An easy step-by-step guide to finding the worth of your old gold pocket watch
“How much is my old gold pocket watch worth?” is a familiar question to those who are in possession of inherited gold pocket watches.
The value of antique pocket watches is dependent on several factors such as condition, rarity and demand. Finding out the degree to which these factors affect a certain timepiece requires the trained eyes of a professional appraiser, oftentimes with a fee.
If you are confident that the worth of your antique gold pocket watch can cover the appraisal expenses, I would recommend doing so. But if you’re unsure of its potential selling price and want to minimize risk then it’s best to perform an initial assessment.
An initial assessment simply looks for the “signs of value.” The more signs a pocket watch has, the more valuable it becomes. I have outlined a questionnaire to guide you in finding out the probable market value of your watch.
1. How much gold is in your old pocket watch?
The amount of gold in the pocket watch, measured in carat, is its lowest selling price. Generally, the higher the carat, the more valuable the watch becomes.
How do you determine the amount of gold on a pocket watch?
Hallmarks on pocket watches provide information about how much gold is in the watch. If you check the hallmarks on the watch case, you’ll find a stamp like “10ct” and “18k” that signifies its gold content. Mass-produced gold pocket watches are usually encased in 9k, 10k and 12k gold.
These markings can also provide additional information about the item. For example, hallmarks on Swiss pocket watches indicate their place of manufacture, the precious metal and its amount.
It’s also important that you distinguish solid gold cases from gold-filled or gold-plated ones. Cases marked 10k and above are of solid gold. Those that have “warranted” or “guaranteed” stamps with a corresponding number of years are more likely to be filled and plated.
Watches encased in a 9-karat or 10-karat cases are worth, at least USD 40. An 18k antique gold pocket watch will fetch a price not lower than USD 300.
2. Is the watch still working?
Pocket watch collectors are always in search for working specimen. A working piece is priced no less than three times that of a non-working sample.
It is easy to check if the watch is working. Just wind the pocket watch. If it starts to tic, and the hands move, then it’s working.
If you have a non-working piece, you can sell it for the parts to horologists. Some also melt the case for gold. Just be sure that you know the gold content prior to selling it.
3. Does the watch have a mechanical movement?
Most pocket watch collectors will be more interested in the watch’s movement than its case. The movement is the mechanism that powers the clock and there are two types of movements: mechanical and electronic (quartz).
A pocket watch that requires winding to run has a mechanical movement. If your timepiece has been handed down through generations, it’s likely to be a mechanical.
Collectors prefer timepieces with mechanical movements because of the excellent craftsmanship in them. Battery-powered electronic (quartz) pocket watches have little to no value in the collecting market.
4. Is it made by a reputable manufacturer?
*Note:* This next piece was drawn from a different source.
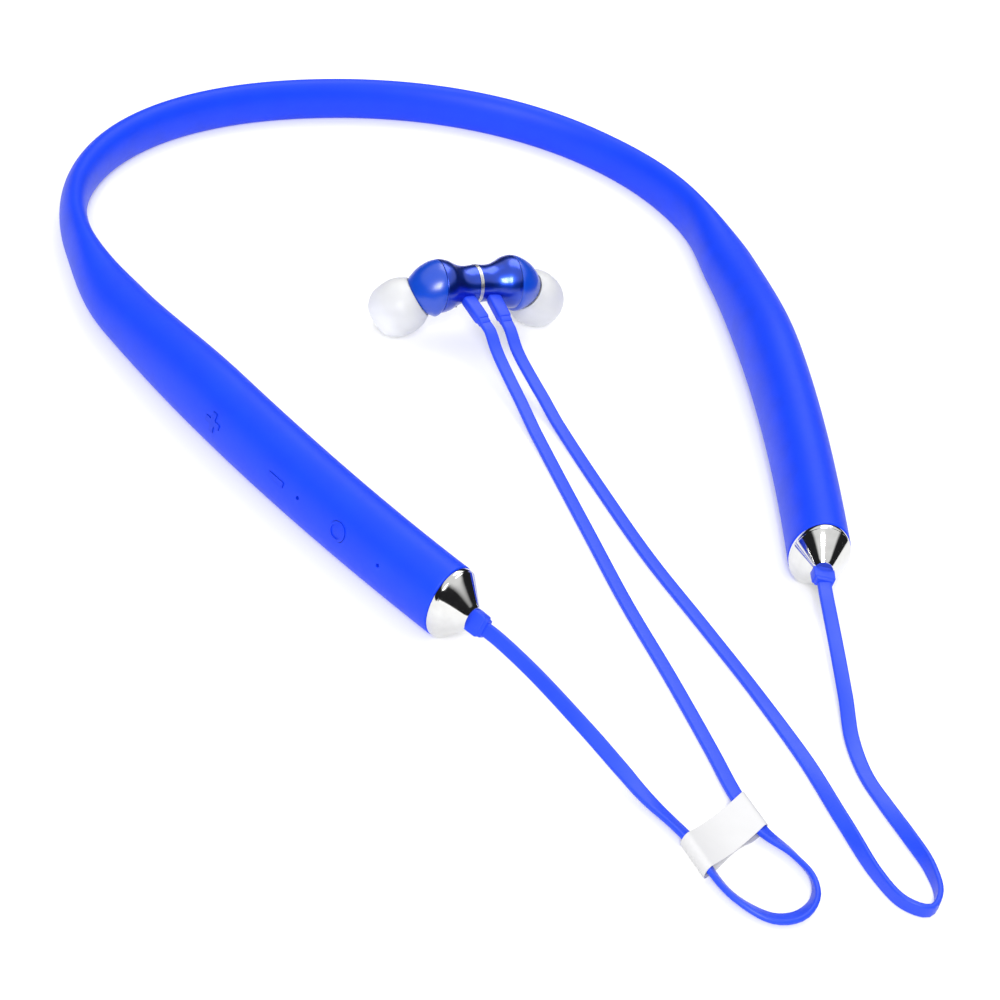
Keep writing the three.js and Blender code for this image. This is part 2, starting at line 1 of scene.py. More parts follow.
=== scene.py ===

As with any products, the name of the manufacturer is synonymous to its quality. A working 18k gold pocket watch marked with names like Breguet and Patek Philippe will automatically fetch a price no lower than USD 1000.
Some collectors prefer to collect watches of a certain company. Many brands of American pocket watches such as Waltham, Elgin and Hamilton are highly sought-after by American collectors for their historical value.
Respected companies mark their products with the company’s name, seal and hallmarks. You can easily determine the maker of your pocket watch by looking for these stamps.
You should now have a founded idea of whether your old gold pocket watch is valuable or not. It’s fairly safe to choose between having it appraised professionally and keeping it as a priceless heirloom.
For additional information, let me discuss the three important factors that determine the selling price of a gold pocket watch.
Grade and condition of your gold pocket watch
Condition refers to the state of the watch. The first sign of an item in good condition is that it’s working. Damages on the case and dial and any repairs or replacements, especially on the movement, significantly decrease its worth.
Rarity of the watch
Rarity refers to how scarce the item is. A rare pocket watch will be highly priced by collectors because of its uniqueness.
It’s hard to measure an item’s rarity without knowledge of the current pocket watches collecting market trends. You can, however, do a quick search on eBay for items similar to the one you have. This will give you the relative rarity, and even the selling price range, of your gold pocket watch.
Demand for gold pocket watches
Finally, there’s demand. It’s important to understand that demand is the most significant factor in cementing the final price of a gold pocket watch. Much like rarity, measuring the demand for pocket watches is hard without the aid of an expert.
Normally, in-demand pocket watches have high bids and bid price so a quick search on eBay for similar specimens should provide ample information on how salable they are.
Always remember, the real value of an item is the price that the buyer is willing to pay. Online message boards or forums dedicated to pocket watch collecting are great resources to find out more information about your gold pocket watch and its market value. Most members of these communities are well-versed in the subject and would gladly provide you with details of your timepieces.